One train-and-equip unit, the 30th Division, was very publicly destroyed by Syrian al-Qaeda affiliate Jabhat al-Nusra when it was infiltrated via northern Aleppo, an embarrassing failure for the program. (Some members of the 30th Division actually fled to Afrin and joined a part of the non-U.S.-backed Afrin SDF.)
But the 30th Division was just one cohort from the Pentagon’s train-and-equip program. Others — including Liwa al-Hamzah, Liwa al-Mu’tasem, and the 99th Division — are now fighting alongside CIA-backed rebels with coalition close air support against the Islamic State in northern Aleppo. These U.S.-backed forces have consciously avoided the rebel-SDF fighting, instead focusing exclusively on fighting the Islamic State.

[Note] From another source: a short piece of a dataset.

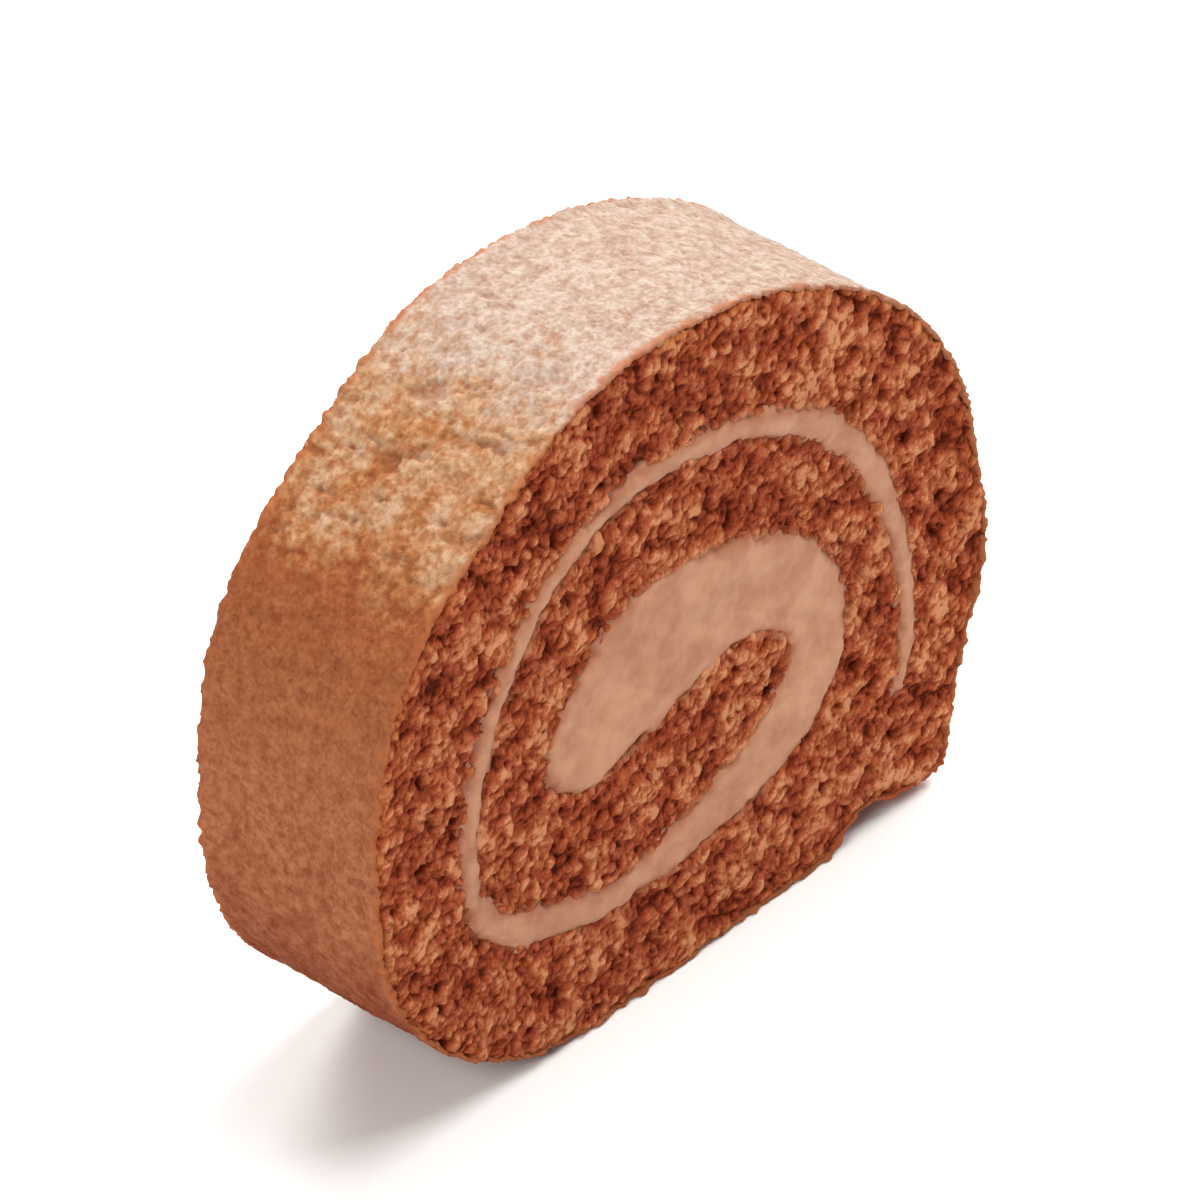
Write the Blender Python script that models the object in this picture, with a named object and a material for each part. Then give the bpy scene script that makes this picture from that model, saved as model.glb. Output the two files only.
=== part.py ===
"""A slice of chocolate Swiss roll, standing on its flattened underside.

One sheet of sponge is rolled up round one ribbon of cream. The roll's axis lies along Y, so both cut
faces are flat and face -Y and +Y. The origin is on the ground, under the middle of the slice.
"""

import bmesh
import bpy
import numpy as np

# Driving dimensions, in metres.
SLICE_WIDTH = 0.080
SLICE_HEIGHT = 0.068
SLICE_THICKNESS = 0.021
CREAM_CLEARANCE = 0.0003  # between the sponge and the cream, all round the ribbon
SEAM_GAP = 0.0004  # between the sheet's outer end and the turn it is pressed against

# How finely the curves are drawn.
STEPS_PER_SPAN = 6  # straight facets between two points that a curve passes through
TIP_STEPS = 13  # facets round the inner tip of the cream
CREASE_ANGLE = np.radians(40)  # edges sharper than this stay sharp when shaded

# Points are shares of the half width (x) and of the height (z), seen on the face at -Y.
# The skin runs anticlockwise from the outer end of the sheet, over the top, to where it meets the ground.
SKIN = [
    (0.875, 0.025),
    (0.905, 0.125),
    (0.945, 0.215),
    (0.990, 0.290),
    (1.000, 0.375),
    (0.975, 0.465),
    (0.930, 0.588),
    (0.812, 0.727),
    (0.628, 0.844),
    (0.430, 0.919),
    (0.190, 0.976),
    (-0.090, 1.000),
    (-0.355, 0.984),
    (-0.622, 0.892),
    (-0.858, 0.776),
    (-0.972, 0.640),
    (-1.000, 0.465),
    (-0.968, 0.300),
    (-0.812, 0.142),
    (-0.620, 0.053),
    (-0.450, 0.013),
    (-0.300, 0.000),
]
# Under the roll: the flat that it rests on, then the hollow beside the sheet's cut end.
REST_END = (0.500, 0.000)
HOLLOW = [(0.530, 0.022), (0.570, 0.038)]
CUT_END = [(0.675, 0.022), (0.750, 0.019), (0.830, 0.015)]

# The seam climbs from the hollow to the outer end of the cream.
SEAM = [(0.625, 0.040), (0.668, 0.116)]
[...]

Elsewhere, another train-and-equip unit, the New Syrian Army, recently collaborated with other rebels to seize Syria’s southern al-Tanaf border crossing with Iraq from the Islamic State.
So, to sum up: The non-Pentagon-backed SDF are fighting the CIA-backed northern Aleppo rebels, who are fighting alongside Pentagon-backed train-and-equip rebels against the Islamic State. The CIA-backed rebels are not fighting the Pentagon-backed SDF. They are fighting a different faction that does not enjoy U.S. support (and may have actually recently enjoyed Russian support). And the Pentagon-backed SDF is fighting the Islamic State in eastern Syria, half a country away.
Obviously, this is not an easy thing to explain properly, but I hold the U.S. government responsible for doing a poor job making these politically salient distinctions between its various proxies. I hope this doesn’t prejudice my access to various U.S. government spokespeople, but the official comment I’ve gotten to date on, for example, which section of the SDF receives Pentagon support has typically been muddled and unhelpful.
The facts here actually mean the fighting in northern Aleppo is not the absurd intra-U.S. government bloodletting it initially appears to be. But U.S. messaging on this has been sloppy, so you’d never know.